Let $X$ and $Y$ be smooth manifolds, let $i:X\to Y$ be the inclusion map, prove $di_x$ is the inclusion map from $T_x(X)$ to $T_x(Y)$. I know this is pretty basic, but can someone show me how to do this? The definition of derivatives on manifold are messing with me.
Thanks
Let me provide some details regarding what I think the setup of your problem is, and hopefully that will clarify some things for you. If $i : X \to Y$ is an inclusion map, that implies that $X$ is a submanifold of $Y$. So suppose dim $Y = n$ and dim $X = k \leq n$. There are two ways to view $X,$ either 1) as a subset of $Y$ or 2) as an abstract $k$ dimensional manifold. These two viewpoints are related via the inclusion map $i : X \to X \subset Y$. Since $X$ is a submanifold of $Y$, around any point $x \in X$ we may choose a diffeomorphism $\phi :U \to \mathbb R^n$, where $U \ni x$ is an open set in $Y$, with the property that the first $k$ factors of $\phi$ map $\mathbb R^k$ onto $U \cap X$, i.e. we may arrange $\phi$ so that $$(x_1, \ldots, x_k, 0,\ldots, 0)$$ is the coordinate representation of $U \cap X$, where $x_i$ ($1\leq i \leq k$) are the first $k$ coordinate functions of $\phi$. In particular the restriction of $\phi$ to the first $k$ factors provides a coordinate chart for $X$ as an abstract manifold.

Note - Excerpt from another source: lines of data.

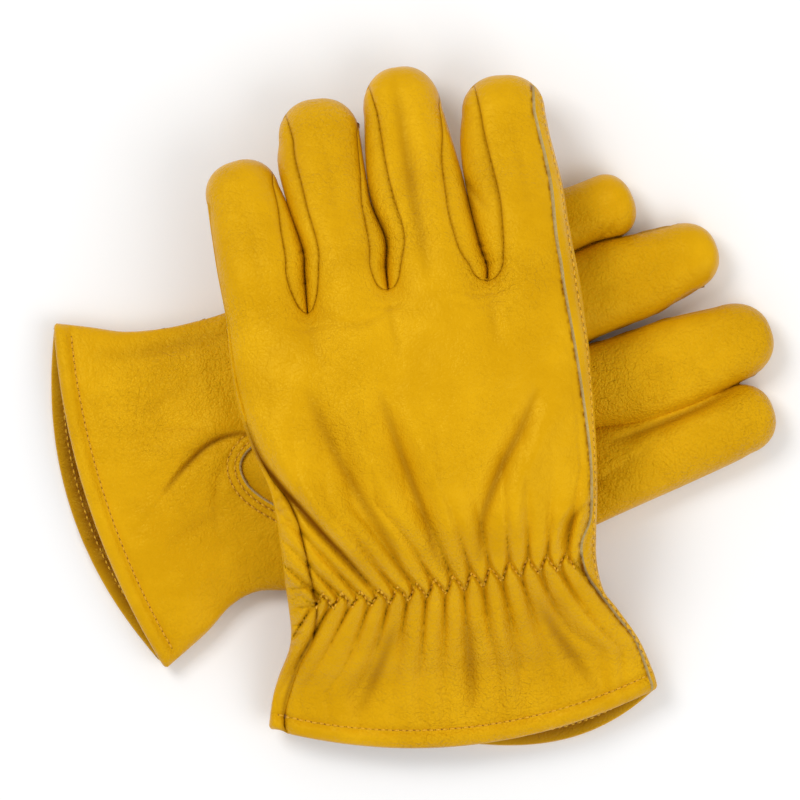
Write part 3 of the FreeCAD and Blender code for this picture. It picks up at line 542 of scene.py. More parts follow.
    def finger_point(self, finger, share, row, side):
        """Points of a finger's outer face; row is 0 to 1 up to the shoulder, and 1 to 2 round the tip."""
        t = np.clip(row, 0, 1)
        outlines = []
        for line in self.edges[finger]:
            number = np.arange(len(line))
            outlines.append(np.stack([np.interp(t * number[-1], number, line[:, k]) for k in (0, 1)], -1))
        left, right = outlines
        round_tip = np.clip(row - 1, 0, 1)
        middle, half = (left + right) / 2, (right - left) / 2
        wide = np.linalg.norm(half, axis=-1)
        ahead = np.stack([-half[..., 1], half[..., 0]], -1) / wide[..., None]
        reach = self.shape["fingers"][finger]["tip"] * np.sin(round_tip * TIP_TURN) ** 0.95
        spot = middle + half * (share * tip_width(row))[..., None] + ahead * reach[..., None]
        form = self.shape[side]
        high = form["height"][-1][1] * (1 - t) + form["finger"] * t
        z = high * crown(share, form["power"]) * np.sqrt(np.maximum(0, 1 - round_tip ** 2.6))
        plain = self.hand_height(side, spot[..., 0], spot[..., 1])
        blend = ramp(t, 0.0, 0.42)
        return np.stack([spot[..., 0], spot[..., 1], plain * (1 - blend) + z * blend], -1)

    def seam_share(self, finger, row, side):
        """Shares of a finger's width at which the back or palm panel ends, left and right."""
        t = np.clip(row, 0, 1)
        drift = (1 + SEAM_DRIFT * np.clip(row - 1, 0, 1)) / tip_width(row)
        if side == "back":
            rows = smooth_line(self.shape["fingers"][finger]["seams"], 300)
            low = np.interp(t, rows[:, 0], rows[:, 1]) * drift
            high = np.interp(t, rows[:, 0], rows[:, 2]) * (1 / tip_width(row) if finger == 3 else drift)
        else:
            edge = 1 - (1 - self.shape["palm_seam"]) * ramp(t, 0, 0.3) * (1 - ramp(row, 1.0, 1.35))
            low = -edge if finger else -np.ones_like(edge)
            high = edge if finger < 3 else np.ones_like(edge)
        return np.maximum(low, -1), np.minimum(high, 1)


def tip_width(row):
    """How much of its width a finger has left at a row; it narrows from row 1 to 2."""
    return np.cos(np.clip(row - 1, 0, 1) * TIP_TURN) ** 0.86


def until_shut(rows, *shares):
    """The rows up to the first, round the fingertip, at which every share has run out to the outline."""
    shut = (rows > 1) & (np.min(np.abs(shares), axis=0) >= 1)
    return rows[:np.argmax(shut) + 1] if shut.any() else rows


def columns_for(crowd):
    """Column values across one finger's block; crowd is 1 in rows whose columns gather at the seams."""
    even = np.linspace(0, 1, int(FINGER_GRID_WIDTH / FINE) + 1)[None, :]
    edged = 0.35 * even + 0.65 * (0.5 - 0.5 * np.cos(np.pi * even))
    return even * (1 - crowd) + edged * crowd


def section(glove, side, level, share):
    """x and y on the hand's outer face at levels up the hand and shares of its width."""
    left, right = glove.sides(level)
    x = (left + right) / 2 + share * (right - left) / 2
    fading = np.clip(1 - (level - glove.shape["cuff"]) / RIM_FADE, 0, 1) ** 1.5
    return x, level - glove.dip(side, share) * fading


def hem(glove, hand):
    """Rows that turn the cuff's edge in: round the rim, then back up the inside."""
    half = (glove.shape["side_index"][0][0] - glove.shape["side_little"][0][0]) / 2
    spacing = (KNUCKLE_Y - glove.shape["cuff"]) / (len(HAND_ROWS) - 1)
    turned = []
    for depth, reach, _ in HEM_TURN:
        row = max(0.0, reach) / spacing
        k = int(row)
        spot = hand[k] * (1 - row + k) + hand[k + 1] * (row - k)
        turned.append(np.stack([spot[:, 0] * (1 - depth / half), spot[:, 1] + min(0.0, reach),
                                np.maximum(0, spot[:, 2] - depth)], -1))
    return np.stack(turned)


def whole_block(glove, side, finger, level, x, y, share, row):
    """A block of grid points: the turned hem, the hand up to the knuckles, and then the finger."""
    knuckle, following = glove.knuckles[finger:finger + 2, 1]
    base = knuckle + (following - knuckle) * (share[0] + 1) / 2
    y = y + (base[None, :] - KNUCKLE_Y) * ramp(level, ROWS_BEND, KNUCKLE_Y)
    hand = np.stack([x, y, glove.hand_height(side, x, y)], -1)
    return np.concatenate([hem(glove, hand), hand[:-1], glove.finger_point(finger, share, row, side)])


def panel(glove, side):
    """Grid points of the back or the palm: one block per finger, rows from the cuff to the fingertip."""
    level = glove.level(HAND_ROWS)[:, None]
    left, right = glove.sides(level)
    spread = share_at(glove.knuckles[:, 0], glove.knuckles[0, 0], glove.knuckles[-1, 0])
    bounds = [np.full_like(level, s) for s in spread]
    if side == "back":
        low, high = [share_at(at_y(glove.shape[edge], level), left, right)
                     for edge in ("edge_little", "edge_index")]
        settle = ramp(level, 60, KNUCKLE_Y)
        bounds = [(low + (high - low) * (b + 1) / 2) * (1 - settle) + b * settle for b in bounds]
        under = UNDERLAP / (right - left) * 2
        bounds[0], bounds[-1] = low, np.minimum(high + under, np.maximum(high, UNDER_LIMIT))
    blocks = []
    for finger in range(4):
        u, v = columns_for(ramp(level, 120, KNUCKLE_Y)), columns_for(np.ones((len(FINGER_ROWS), 1)))
        # Columns crowd together at an outer outline, where the surface turns over.
        low_power = 1.6 if finger == 0 else 1.0
        high_power = 1.6 if finger == 3 and side == "palm" else 1.0
        u, v = [1 - (1 - w ** low_power) ** high_power for w in (u, v)]
        x, y = section(glove, side, level, bounds[finger] + (bounds[finger + 1] - bounds[finger]) * u)
        row = FINGER_ROWS[:, None] * np.ones_like(v)
        low, high = glove.seam_share(finger, row, side)
        if side == "back" and finger == 3:
            under = UNDERLAP / 16 * (1 - ramp(row, 1.0, 1.4))
            high = np.minimum(high + under, np.maximum(high, UNDER_LIMIT))
        blocks.append(whole_block(glove, side, finger, level, x, y, low + (high - low) * v, row))
    return blocks


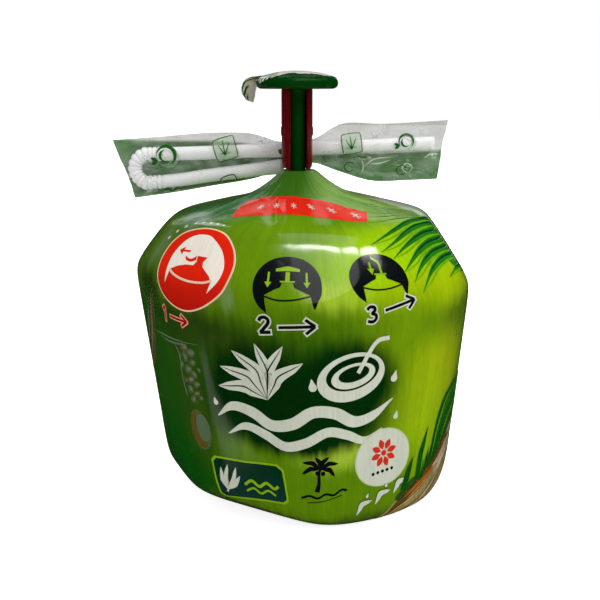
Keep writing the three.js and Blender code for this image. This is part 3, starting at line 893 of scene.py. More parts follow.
# %% Inks
def ink(name, paint, second=None, fade=(0, 100), mottle=0.16, opacity=1.0):
    """An ink for the film. The fade says between which heights of the sheet, in mm, the colours change."""
    material, tree, shader = new_material(name + "_ink", **FILM_GLOSS, Alpha=opacity)
    flat_map = add_node(tree, "UVMap", uv_map="sleeve").outputs["UV"]
    level = add_node(tree, "SeparateXYZ", {"Vector": flat_map}).outputs["Y"]
    rise = remap(tree, level, (fade[0] * MM, fade[1] * MM))
    blend = mix_colours(tree, rise, colour(*(second or paint)), colour(*paint))
    fibrous = use_group(tree, fibres, {"Color": blend, "Sheet": flat_map, "Amount": mottle})
    set_sockets(tree, shader, {"Base Color": fibrous.outputs["Color"]})
    add_relief(tree, shader)
    return material


RED_INK = ink("red", (230, 36, 12), (170, 8, 3), (70, 88))
BAND_INK = ink("band", (232, 40, 22))
CREAM_INK = ink("cream", (246, 238, 224))
WHITE_INK = ink("white", (206, 210, 192), mottle=0.22)
PINK_INK = ink("pink", (226, 168, 140))
BLACK_INK = ink("black", (10, 15, 16))
LIME_INK = ink("lime", (140, 180, 20))
DEEP_INK = ink("deep_green", (2, 48, 22), (20, 58, 50), (8, 24))
FROND_INK = ink("frond", (32, 112, 22), (36, 124, 10), (84, 104), mottle=0.6)
GRASS_INK = ink("grass", (44, 112, 12), (8, 72, 8), (14, 44), mottle=0.6)
HUSK_INK = ink("husk", (172, 146, 112), (154, 140, 92), (0, 16), mottle=1.1)
RUST_INK = ink("rust", (126, 62, 16), (98, 70, 20), (4, 22), mottle=0.8)
print("inks:", [item.name for item in bpy.data.materials if item.name.endswith("ink")])

# %% [markdown]
# A red band lies across the front of the roof and carries six small snow crystals. Each crystal is three
# crossed strokes.

# %% Red band
art = bmesh.new()
BAND, CRYSTAL = range(2)
LEFT_END = [(-40, 113), (-49, 121.5), (-54, 129)]
UPPER_EDGE = [(-45, 134.2), (-24, 134.9), (0, 134.7), (26, 130), (35, 122.4), (42.2, 118)]
LOWER_EDGE = [(32, 110.1), (23, 112), (11, 115.4), (-2, 118.2), (-16, 118.2), (-30, 116.2)]
CRYSTALS = [(-32, 124.5), (-19, 126.3), (-5, 126.6), (8, 125.2), (20, 121.5), (31, 116)]
CRYSTAL_SIZE = 2.3

patch(art, [*smooth_path(LEFT_END, steps=4), *smooth_path(UPPER_EDGE), *smooth_path(LOWER_EDGE)], BAND)
for middle in CRYSTALS:
    for arm in range(3):
        turn = math.radians(60 * arm + 15)
        reach = Vector((math.cos(turn), math.sin(turn) * 1.25)) * CRYSTAL_SIZE
        stroke(art, [Vector(middle) - reach, Vector(middle) + reach], CRYSTAL_SIZE * 0.3, CRYSTAL, 1)
wrap_print("red_band", art, [BAND_INK, WHITE_INK])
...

Thus the coordinate representation of $i$ is nothing but the map $$(x_1, \ldots, x_k) \mapsto (x_1, \ldots, x_k, 0, \ldots, 0).$$ Now take the derivative of this map at any point $x_0$ in the coordinate chart and note that at the point $x_0$ you may identify the tangent space of $X$ with $\mathbb R^k$.